With its bulging number of traders, and high number of customers, the market’s upgrade was inevitable.

And following the concerns raised by the Nyeri leaders, the market was factored for upgrade under the Economic Stimulus Programme in 2009.

President Uhuru was then the Finance minister. It was commissioned by the then President Kibaki in 2010.

During the glamorous opening ceremony, the Nyeri county residents expressed joy over the project because it had finally materialised after a 10-year stall caused by wrangles. It was supposed to operate 24 hours a day, unlocking the region’s rich agriculture and business potential.

But the rains started beating it immediately the county took charge, according to Nyeri Senator Ephraim Maina.  

“The problems started right at the beginning, The stalls were not handed to bonafide Karatina traders, in fact the whole process ended being a big racket with spaces going to the highest bidder,” Maina told the Star during an interview on Thursday.

According to the Senator, though the establishment of the market was a very noble idea, the execution of the project, right from its design, was flawed.

“I remember very well how the then President Mwai Kibaki left his motorcade and he walked into the Katina open air market. This is after I complained to him of how the traders were suffering and the need to bring up a modern market that will boost the economy of not only Nyeri but entire central region,” recalled Maina.

The senator said too much selfish interests led to a poor design of the market with wrangles delaying its completion for eight years. “The design and construction was very poor. For instance it is a three storeyed building, no proper ramps, no proper ventilation,” said Maina.

According to him, useful space inside the market was left for parking. “Today, people who have no business or are not coming to do anything at the market come and park their vehicles whole day,” he said.

He also accused the county government of poor management and refusing to listen to the grievances raised by other leaders and traders.

“They are mostly interested in collecting fees from traders, the county has remained deaf no matter how much the people complain,” he added.

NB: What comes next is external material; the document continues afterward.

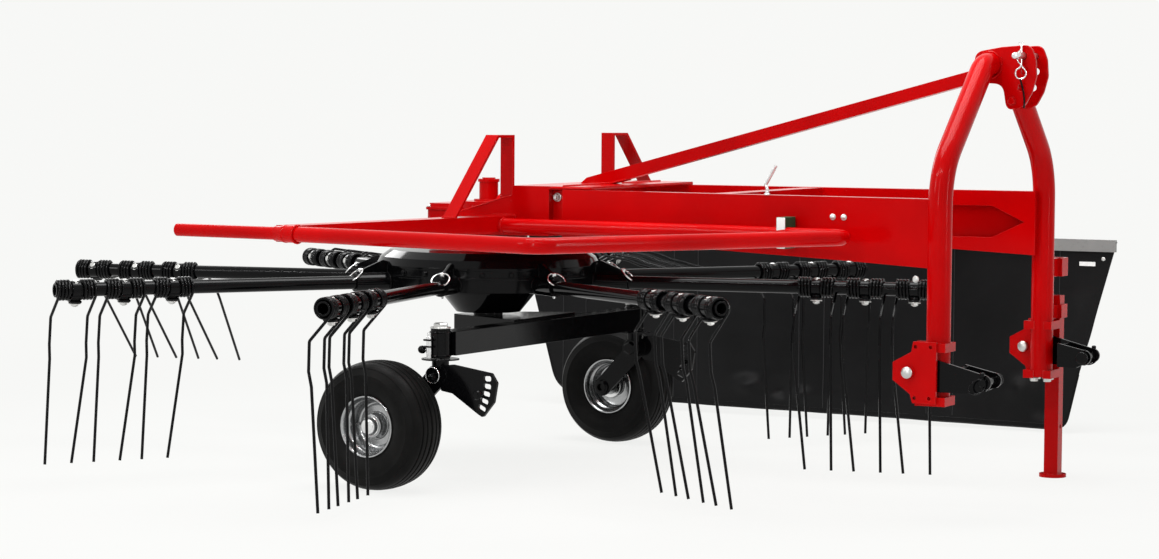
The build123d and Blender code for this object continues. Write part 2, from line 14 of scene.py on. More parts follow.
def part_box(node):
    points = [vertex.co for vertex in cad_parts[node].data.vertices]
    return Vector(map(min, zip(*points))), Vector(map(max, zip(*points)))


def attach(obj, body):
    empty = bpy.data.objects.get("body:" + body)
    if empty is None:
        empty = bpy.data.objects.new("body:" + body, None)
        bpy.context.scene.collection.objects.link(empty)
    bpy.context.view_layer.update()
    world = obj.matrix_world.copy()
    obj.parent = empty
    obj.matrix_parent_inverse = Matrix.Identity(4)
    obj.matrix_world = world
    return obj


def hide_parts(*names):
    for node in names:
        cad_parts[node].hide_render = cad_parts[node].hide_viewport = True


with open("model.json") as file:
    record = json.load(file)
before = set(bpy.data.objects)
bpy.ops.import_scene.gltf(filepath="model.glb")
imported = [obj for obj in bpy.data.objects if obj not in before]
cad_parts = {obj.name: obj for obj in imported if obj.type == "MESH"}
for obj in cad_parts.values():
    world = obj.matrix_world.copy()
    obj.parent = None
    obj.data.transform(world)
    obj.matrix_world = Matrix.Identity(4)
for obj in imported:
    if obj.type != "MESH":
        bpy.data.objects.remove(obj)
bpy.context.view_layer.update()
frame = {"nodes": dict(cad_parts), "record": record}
nodes = frame["nodes"]
hub_low, hub_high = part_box("rotor_hub")
AXIS = Vector(((hub_low.x + hub_high.x) / 2, (hub_low.y + hub_high.y) / 2, 0))
MM = 0.001
UP = Vector((0, 0, 1))
SIDES = (("right", -1), ("left", 1))
CASTER_TURN, AXLE_TURN = -5.0, -2.3  # degrees out of square, as the machine stands
LEG_Y = 446  # headstock legs, left and right of the middle


def mm(x, y, z):
    """A point given in millimetres from the foot of the rotor's axis."""
    return AXIS + Vector((x, y, z)) * MM


# ---------------------------------------------------------------- mesh making
def facing(origin, normal, x_hint=(0, 0, 1)):
    """Placement at a millimetre point whose local z is the normal and local x is near the hint."""
    z = Vector(normal).normalized()
    x = Vector(x_hint) - z * z.dot(Vector(x_hint))
    if x.length < 1e-4:
        x = Vector((1, 0, 0)) - z * z.x
    x.normalize()
    place = Matrix((x, z.cross(x), z)).transposed().to_4x4()
    place.translation = Vector(origin)
    return place


def upright(y):
    """Placement of an x, z outline on the plane at y; its thickness grows towards the machine's right."""
    return Matrix(((1, 0, 0, 0), (0, 0, -1, y), (0, 1, 0, 0), (0, 0, 0, 1)))


def level_ring(radius, height, half):
    """A closed circle about local z; half its points go round half of it."""
    return [Vector((radius * cos(a * pi / half), radius * sin(a * pi / half), height))
            for a in range(2 * half + 1)]


def ring_about(middle, one, other, radius, half, span):
    """Points on a circle spanned by two directions, at the steps in span of pi / half each."""
    return [middle + (one * cos(a * pi / half) + other * sin(a * pi / half)) * radius for a in span]


def rounded(points, radius, steps=4, closed=False):
    """The points of a line in 2-D or 3-D, its corners rounded to about the radius."""
    points = [Vector(p) for p in points]
    out = [] if closed else [points[0]]
    span = range(len(points)) if closed else range(1, len(points) - 1)
    for i in span:
        corner, before, after = points[i], points[i - 1], points[(i + 1) % len(points)]
        to_before, to_after = before - corner, after - corner
        half = to_before.angle(to_after, pi) / 2
        cut = min(radius / max(tan(half), 0.05), to_before.length * 0.45, to_after.length * 0.45)
        start = corner + to_before.normalized() * cut
        end = corner + to_after.normalized() * cut
        for k in range(steps + 1):
            t = k / steps
            out.append(start * (1 - t) ** 2 + corner * 2 * t * (1 - t) + end * t ** 2)
    if not closed:
        out.append(points[-1])
    return out


def oblong(half_x, half_y, radius, steps):
    """A rectangle about the origin, given by its half sizes, with rounded corners."""
    corners = [(-half_x, -half_y), (half_x, -half_y), (half_x, half_y), (-half_x, half_y)]
    return rounded(corners, radius, steps, closed=True)


class Form:
    """Collects vertices, in millimetres from the rotor's foot, and faces."""

    def __init__(self):
        self.points, self.faces = [], []

    def add(self, points, faces, place=Matrix.Identity(4)):
        first = len(self.points)
        self.points += [place @ Vector(p) for p in points]
        self.faces += [[first + i for i in face] for face in faces]
        return self

    def again(self, other, place):
        return self.add(other.points, other.faces, place)

    def lathe(self, profile, place=Matrix.Identity(4), steps=32, closed=False):
        """A profile of (radius, height) turned about local z. Radius 0 closes an end."""
        points, rings, faces = [], [], []
        for radius, height in profile:
            if radius < 1e-6:
                rings.append([len(points)] * steps)
                points.append((0, 0, height))
                continue
            ring = []
            for k in range(steps):
                angle = 2 * pi * k / steps
                ring.append(len(points))
                points.append((radius * cos(angle), radius * sin(angle), height))
            rings.append(ring)
        pairs = list(zip(rings, rings[1:])) + ([(rings[-1], rings[0])] if closed else [])
        for lower, upper in pairs:
            for k in range(steps):
                n = (k + 1) % steps
                face = [lower[k], lower[n], upper[n], upper[k]]
                face = [v for i, v in enumerate(face) if v != face[i - 1]]
                if len(face) > 2:
                    faces.append(face)
        return self.add(points, faces, place)

    def prism(self, outline, low, high, place=Matrix.Identity(4), edge=1.0):
        """An outline in local x, y between two heights, its rims chamfered by edge."""
        outline = [Vector(p[:2]) for p in outline]
        area = sum(a.x * b.y - a.y * b.x for a, b in zip(outline, outline[1:] + outline[:1]))
        if area < 0:
            outline.reverse()
        count, inner = len(outline), []
        for i, corner in enumerate(outline):
            a = (corner - outline[i - 1]).normalized()
            b = (outline[(i + 1) % count] - corner).normalized()
            normal = Vector((-a.y - b.y, a.x + b.x))
            normal = normal.normalized() if normal.length > 1e-6 else Vector((-a.y, a.x))
            inner.append(corner + normal * edge / max(normal.dot(Vector((-a.y, a.x))), 0.4))
        rings = ((inner, low), (outline, low + edge), (outline, high - edge), (inner, high))
        points = [(p.x, p.y, z) for ring, z in rings for p in ring]
        faces = [list(range(count))[::-1], [3 * count + i for i in range(count)]]
        for level in range(3):
            for i in range(count):
                n = (i + 1) % count
                here, above = level * count, (level + 1) * count
                faces.append([here + i, here + n, above + n, above + i])
        return self.add(points, faces, place)

    def tube(self, line, radius, sides=10, loop=False):
        """A round bar along a line of points; radius may be a list, one for each point."""
        line = [Vector(p) for p in line]
        count = len(line)
        radii = radius if isinstance(radius, list) else [radius] * count
        ahead = [(line[(i + 1) % count] - line[i - 1]) if loop or 0 < i < count - 1 else
                 (line[1] - line[0] if i == 0 else line[-1] - line[-2]) for i in range(count)]
        side = ahead[0].orthogonal().normalized()
        points, faces = [], []
        for i in range(count):
            t = ahead[i].normalized()
            side = (side - t * t.dot(side)).normalized()
            other = t.cross(side)
            points += [line[i] + (side * cos(2 * pi * k / sides) + other * sin(2 * pi * k / sides)) * radii[i]
                       for k in range(sides)]
        for i in range(count if loop else count - 1):
            here, there = i * sides, (i + 1) % count * sides
            for k in range(sides):
                n = (k + 1) % sides
                faces.append([here + k, here + n, there + n, there + k])
        if not loop:
            faces += [list(range(sides))[::-1], [(count - 1) * sides + k for k in range(sides)]]
        return self.add(points, faces)

    def bolt(self, place, across, height, washer=0.0, thick=2.0):
        """A hexagon head with a chamfered crown standing on local z = 0, on a washer if one is given."""
        if washer:
            rim = washer - 0.6
            self.lathe([(rim, 0), (washer, 0.5), (washer, thick - 0.5), (rim, thick), (0, thick)], place, 20)
        base, r = (thick if washer else 0.0), across / 2 / cos(pi / 6)
        rise = base + height
        self.lathe([(r, base), (r, rise - height * 0.25), (r * 0.84, rise), (0, rise)], place, 6)
        return self

    def nut(self, place, across, height, stud, proud, washer=0.0, thick=2.0):
        """A hexagon nut with the threaded end of its bolt standing proud."""
        self.bolt(place, across, height, washer, thick)
        base = (thick if washer else 0.0) + height
        turns = [(stud - 0.45 * (k % 2), base - 0.5 + proud * k / 8) for k in range(8)]
        self.lathe(turns + [(stud - 1.2, base + proud), (0, base + proud)], place, 12)
        return self

    def weld(self, line, size, seed):
        """A weld bead along a line: a rippled low ridge of overlapping scales."""
        draw = random.Random(seed)
        line = [Vector(p) for p in line]
        pitch = size * 0.42
        path, radii = [], []
        for start, end in zip(line, line[1:]):
            steps = max(2, int((end - start).length / pitch))
            for k in range(steps):
                path.append(start.lerp(end, k / steps))
        path.append(line[-1])
        for k in range(len(path)):
            radii.append(size * (0.5 + 0.09 * (k % 2) + draw.uniform(-0.05, 0.05)))
        radii[0] *= 0.6
        radii[-1] *= 0.6
        return self.tube(path, radii, 6)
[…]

He said the market, which was supplying various agricultural products to different parts of the country and more so the Coast region, is a shell today.

“It was generating Sh1 billion every month, but all this is gone, there is no business and traders and farmers are crying. It is a threat not only to the people of Mathira and Nyeri but entire region,” said Maina.

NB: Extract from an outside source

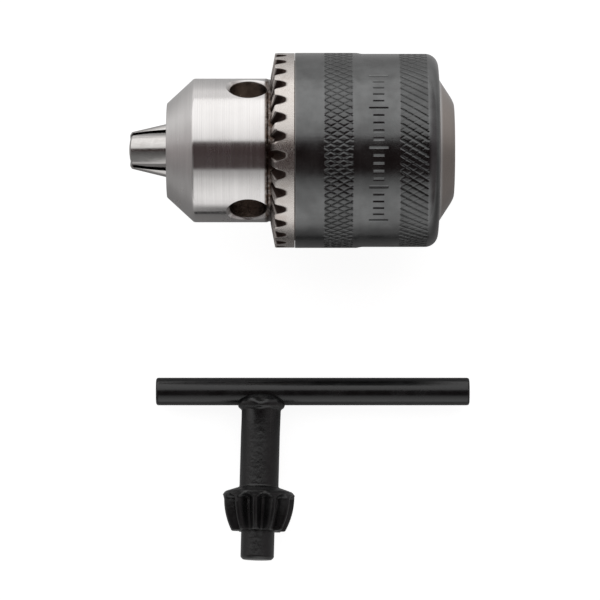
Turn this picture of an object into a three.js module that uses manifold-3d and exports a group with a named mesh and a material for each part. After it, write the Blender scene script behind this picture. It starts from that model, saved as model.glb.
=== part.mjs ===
// A keyed three-jaw drill chuck lying on its side, with its T-handle key beside it.
// Millimetres, +Z up. The origin is on the table under the centre of the whole set. The chuck axis runs
// along X with the nose towards -X; the key's handle bar runs along X and its stem points towards -Y.

import * as THREE from 'three';
import { ConvexGeometry } from 'three/addons/geometries/ConvexGeometry.js';
import { mergeVertices } from 'three/addons/utils/BufferGeometryUtils.js';
import Module from 'manifold-3d';

const wasm = await Module();
wasm.setup();

const DEG = Math.PI / 180;
const TURN = 2 * Math.PI;

// ---- Driving dimensions. S values are distances back from the chuck's nose face, along its axis. ----

const GAP = 0.2; // running and seating clearance between neighbouring pieces
const ROUND = 36; // facets round the large turned pieces

const NOSE_X = -24.6; // the nose face, from the origin
const CHUCK_Y = 29.33; // the chuck axis, from the origin
const SHELL_RADIUS = 18.05; // the largest radius, which rests on the table
const SHELL_REAR_RADIUS = 17.87; // behind the front knurl

const NOSE_FACE_RADIUS = 8.7;
const NOSE_RADIUS = 13.3;
const NOSE_CONE_S = 5.0; // where the nose cone meets the cylinder
const NOSE_END_S = 18.5; // rear shoulder of the nose cylinder
const TOOL_BORE_RADIUS = 5.3; // clears a 10 mm shank
const TOOL_BORE_END_S = 31.5;
const TAIL_RADIUS = 13.2;
const TAIL_LAND_S = 50.9; // where the tail's cylindrical land ends
const TAIL_FACE_RADIUS = 8.6;
const REAR_S = 53.05; // rear face, the spindle side

const TAPER_MOUTH_RADIUS = 12.065 / 2; // B12 short taper
const TAPER_DEPTH = 18.5;
const TAPER_SLOPE = 1 / 40; // radius lost per millimetre of depth, a 1:20 cone on diameter

const KEY_HOLE_S = 15.1;
const KEY_HOLE_RADIUS = 3.47;
const KEY_HOLE_FLOOR = 7.9; // distance of the hole's flat floor from the chuck axis
const KEY_HOLE_ANGLES = [60, 180, 300]; // from +Z towards +Y, between the jaws

const JAW_ANGLES = [0, 120, 240]; // from +Z towards +Y
const JAW_RADIUS = 3.4;
const JAW_SLANT = 15.5 * DEG;
const JAW_NOSE_OFFSET = 1.7; // jaw axis to chuck axis, in the nose face
const JAW_TIP_S = -7.35;
const JAW_REAR_S = 26.7;
const JAW_TRAVEL = 15.9; // along the jaw's own line, from closed to 10 mm open
const JAW_FACE_OFFSET = 0.3; // half the slot between two closed jaws
const JAW_GRIP = 0.75; // gripping land to chuck axis, for a 1.5 mm drill
const JAW_HOLE_CLEARANCE = 0.2;

const THREAD_PITCH = 2.0; // along the jaw's line
const THREAD_CREST = 0.6; // width of the nut thread's crest
const THREAD_BASE = 1.0; // width at its root
const THREAD_DEPTH = 0.65; // how far it reaches into the jaw
const THREAD_PLAY = 0.22;
const THREAD_RELIEF = 0.25; // from the jaw's outside to the nut's own bore
const THREAD_TURNS = 1.9; // each way from the nut's middle
const THREAD_START_S = 5.6; // first thread groove of a closed jaw

const NUT_FRONT_S = 21.9;
const NUT_REAR_S = 27.4;
const NUT_GROOVE_RADIUS = 10.1; // bottom of the body's groove for the nut
const THRUST_RING_WIDTH = 1.2;
const FLANGE_RADIUS = 15.3; // body shoulder behind the thrust ring
const FLANGE_END_S = 33;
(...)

As it is today, Maina explained, the market is a health hazard due to poor sanitation.

“There are only four toilets located on the ground floor, two for men and two for women. How do you do that for a market serving over a 1000 (people) at any given time?” Complained Maina.

To make matters worse, the Senator explained, the lavatories were fitted with sitting toilets, commonly known as the western-style toilets.

“Fixing sitting toilets in toilets at a rural area that is being used by a large number of members of the public is stupidity,” said the Senator.

He challenged the national government to move with speed and take charge of the market. “The county can take away the story building, in fact it has its own gate to this building, it can decide what it wants to do with it. The open spaces including where people are today leaving their cars all day long should be turned into a modern market, clean with enough toilets and well managed,” he added.

But according to the Nyeri County Commissioner David Kipkemei, the main problem of the market is not sanitation, but poor management.

Kipkemei admitted there were issues that needed to be addressed but said they had been blown out of proportion. He visited the facility on Tuesday accompanied by members of the County Development and Implementation Coordination Committee.

"From our initial findings, the challenges here are not as much as had been indicated,” Kipkemei.

He urged the county government to zone the market appropriately so every trader can enjoy an equal chance of doing business.

Nyeri Governor Mutahi Kahiga has been on record saying that the county’s initial plans was to enforce zoning to ensure that specific items are sold at a specific area and wondered why that was not happening.

“That was our initial agreement that we are going to have beans on one flour, fruits on another floor and so on and we had even designed that,” he says.

On the issue of lack of enough toilets, Kahiga says there have been complains by people running the toilets that they (toilets) are too many to break even.

He said they have been saying that the number needs to be reduced so as to break even.

However the governor says he is willing to go there personally to address the challenges.